In 1958, the future pastor of Central Baptist, William Kennedy, killed his first wife with an accidental firearm discharge, writes to the Rome
News Tribune, a local newspaper. The Tribune reported that a similar incident occurred 20 years later during his service, only this time with Kennedy’s second wife. Police said both incidents were accidents, but Kennedy still had to deal with the reaction of his community and congregation.
“Half the church thought their last pastor was a murderer, and the other half loved him and thought he was innocent,” Phillips Jr. said. “My dad walked into that.”
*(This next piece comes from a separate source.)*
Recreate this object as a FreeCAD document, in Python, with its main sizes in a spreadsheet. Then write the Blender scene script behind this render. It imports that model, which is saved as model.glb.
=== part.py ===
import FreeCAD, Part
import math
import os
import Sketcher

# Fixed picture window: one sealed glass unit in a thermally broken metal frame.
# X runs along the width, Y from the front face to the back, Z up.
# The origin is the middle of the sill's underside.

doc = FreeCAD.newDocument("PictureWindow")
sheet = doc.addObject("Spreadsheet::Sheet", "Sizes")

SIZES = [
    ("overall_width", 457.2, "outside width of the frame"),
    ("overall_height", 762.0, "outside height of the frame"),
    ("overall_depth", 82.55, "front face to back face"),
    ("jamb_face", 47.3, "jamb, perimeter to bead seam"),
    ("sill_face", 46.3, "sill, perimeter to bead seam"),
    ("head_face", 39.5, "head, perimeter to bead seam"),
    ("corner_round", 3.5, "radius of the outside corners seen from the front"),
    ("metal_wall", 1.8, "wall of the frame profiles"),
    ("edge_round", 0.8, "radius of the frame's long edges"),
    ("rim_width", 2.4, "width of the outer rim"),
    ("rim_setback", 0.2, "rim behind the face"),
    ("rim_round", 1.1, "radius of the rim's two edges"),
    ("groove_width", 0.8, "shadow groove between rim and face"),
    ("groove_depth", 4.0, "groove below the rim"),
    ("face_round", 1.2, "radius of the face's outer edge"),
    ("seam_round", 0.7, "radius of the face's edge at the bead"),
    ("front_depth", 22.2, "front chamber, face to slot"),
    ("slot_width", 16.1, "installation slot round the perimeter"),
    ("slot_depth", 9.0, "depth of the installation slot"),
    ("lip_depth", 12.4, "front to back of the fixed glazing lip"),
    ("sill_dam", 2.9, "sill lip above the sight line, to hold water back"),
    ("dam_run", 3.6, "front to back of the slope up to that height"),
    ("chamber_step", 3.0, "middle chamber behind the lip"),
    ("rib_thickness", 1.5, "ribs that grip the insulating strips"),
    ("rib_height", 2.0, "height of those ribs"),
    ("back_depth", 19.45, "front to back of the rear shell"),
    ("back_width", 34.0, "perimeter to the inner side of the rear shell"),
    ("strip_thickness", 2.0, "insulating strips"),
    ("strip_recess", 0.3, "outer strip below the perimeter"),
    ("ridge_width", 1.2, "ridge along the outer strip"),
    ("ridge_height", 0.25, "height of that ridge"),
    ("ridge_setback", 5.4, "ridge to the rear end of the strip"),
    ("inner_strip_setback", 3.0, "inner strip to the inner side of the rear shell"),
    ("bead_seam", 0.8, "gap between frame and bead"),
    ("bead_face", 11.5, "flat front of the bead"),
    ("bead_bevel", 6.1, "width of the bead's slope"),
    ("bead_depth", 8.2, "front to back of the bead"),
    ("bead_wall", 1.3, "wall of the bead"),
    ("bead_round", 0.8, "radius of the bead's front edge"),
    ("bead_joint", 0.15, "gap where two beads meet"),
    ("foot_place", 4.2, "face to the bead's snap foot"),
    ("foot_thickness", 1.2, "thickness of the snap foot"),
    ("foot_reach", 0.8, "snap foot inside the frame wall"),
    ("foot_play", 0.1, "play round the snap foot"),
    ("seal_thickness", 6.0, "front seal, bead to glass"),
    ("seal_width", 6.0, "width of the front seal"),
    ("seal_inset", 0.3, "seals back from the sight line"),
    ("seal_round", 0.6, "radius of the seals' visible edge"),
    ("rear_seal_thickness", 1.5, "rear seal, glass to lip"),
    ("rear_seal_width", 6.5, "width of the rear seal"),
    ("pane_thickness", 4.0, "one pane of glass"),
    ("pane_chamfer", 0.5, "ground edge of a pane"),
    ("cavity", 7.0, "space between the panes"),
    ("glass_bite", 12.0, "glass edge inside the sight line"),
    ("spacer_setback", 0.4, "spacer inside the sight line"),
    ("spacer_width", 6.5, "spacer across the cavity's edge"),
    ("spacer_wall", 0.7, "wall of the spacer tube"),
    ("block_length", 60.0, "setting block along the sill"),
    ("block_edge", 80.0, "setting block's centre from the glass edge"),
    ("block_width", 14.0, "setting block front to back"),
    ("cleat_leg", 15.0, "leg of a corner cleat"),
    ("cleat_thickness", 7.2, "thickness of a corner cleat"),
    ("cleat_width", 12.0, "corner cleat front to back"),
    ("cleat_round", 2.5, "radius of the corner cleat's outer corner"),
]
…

In 1978, Ron Phillips took over as pastor and began slowly leading the church out of its traditional roots. The church made its radio debut in 1980 and started broadcasting television services locally at 11:00 p.m. on Sunday nights. The show’s popularity mushroomed until 1990, when the church made a deal with the American Christian Television System network. Suddenly, Phillips was available for viewing in 27 million households across the country.
Meanwhile, the church was still growing, and its congregation was rapidly changing.
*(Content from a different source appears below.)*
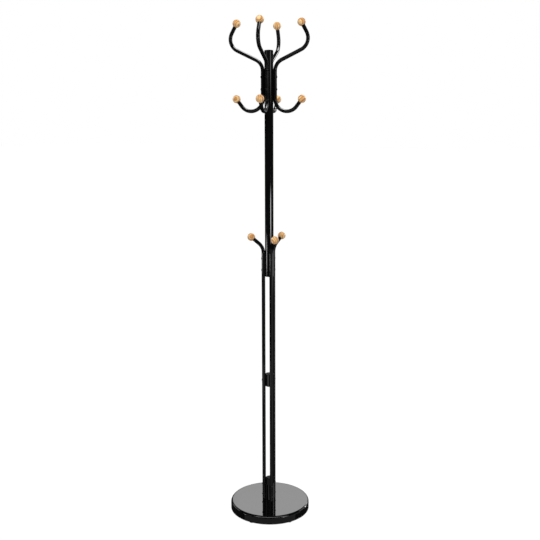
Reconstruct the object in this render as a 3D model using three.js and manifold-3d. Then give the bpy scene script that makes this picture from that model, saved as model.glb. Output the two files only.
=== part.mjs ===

Dillon Treadway, a student at the nearby Soddie Daisy High School, shuffles through the church. He moves slowly, glancing down at his phone every few seconds. “A lot of my friends go here,” he said.
On the other end of the age spectrum, Sammy Wilson, 67, joined the church in 1996, and he’s watched it progress into its current state ever since.
“We are continuously adapting,” Wilson says. “We just did some training on how to reach the millennials and how to keep the baby-boomers at the same time.”
Leading the way forward was Ron Phillips Jr. His goal is to make Abba’s House open to anyone. “I believe our mission is to bridge the gap between evangelical Christians and charismatic Christians,” he said.
During the Easter service of 2015, the technological pushes were seen everywhere.
As Phillips Jr. delivers the sermon’s introduction, section pastors distribute and collect information cards all over the crowd. The church texts and emails every member of the congregation once a week to remind them of next Sunday’s service. Projector screens over the stage display links to Abba’s House’s social media accounts, and scannable QR codes on the backs of the day’s pamphlets link to the webpage.
Beyond just the technology shift, the congregation is transforming. The word Baptist has been eliminated from the church’s title to cater to a larger audience.
“We’re a Baptist church, but now we have people from basically every denomination,” Wilson said. “It’s a good mix of age groups and spiritual backgrounds.”
As Ron Phillips steps forward to deliver the main sermon, a crane with a large video camera swivels around the stage. Directly across from him, in the back of the auditorium, is a video monitoring station. A technical crew controls cameras scattered around the room and monitors audio levels as the service is broadcasted through the airwaves. Behind them are card-swipe stations for attendants wanting to pay their tithes with a debit card.
The Phillips on stage comes from an Evangelical Baptist background. He helped transform this church, but in today’s modern Abba’s House, he’s one of the last callbacks to old ways.
During his Easter Service, the round-faced man furrows his brow and shouts into the audience about how thankful he feels that he doesn’t have to “fly himself in an airplane into a building” for his God. He says that liberals have “hollow faith” and some liberals even have the audacity to suggest that Jesus’s resurrection was a hallucination.
After the service, a line leads to the two pastors at a table with a pile of the elder Phillips’ latest book, “Unexplained Mysteries of Heaven and Earth.” Phillips signs copies of the book while his son mingles with the congregation. His son isn’t so fond of the political messaging.
“I think that a church can’t be so political,” Phillips Jr. said. “You ruin your opportunity to share the gospel with everybody.”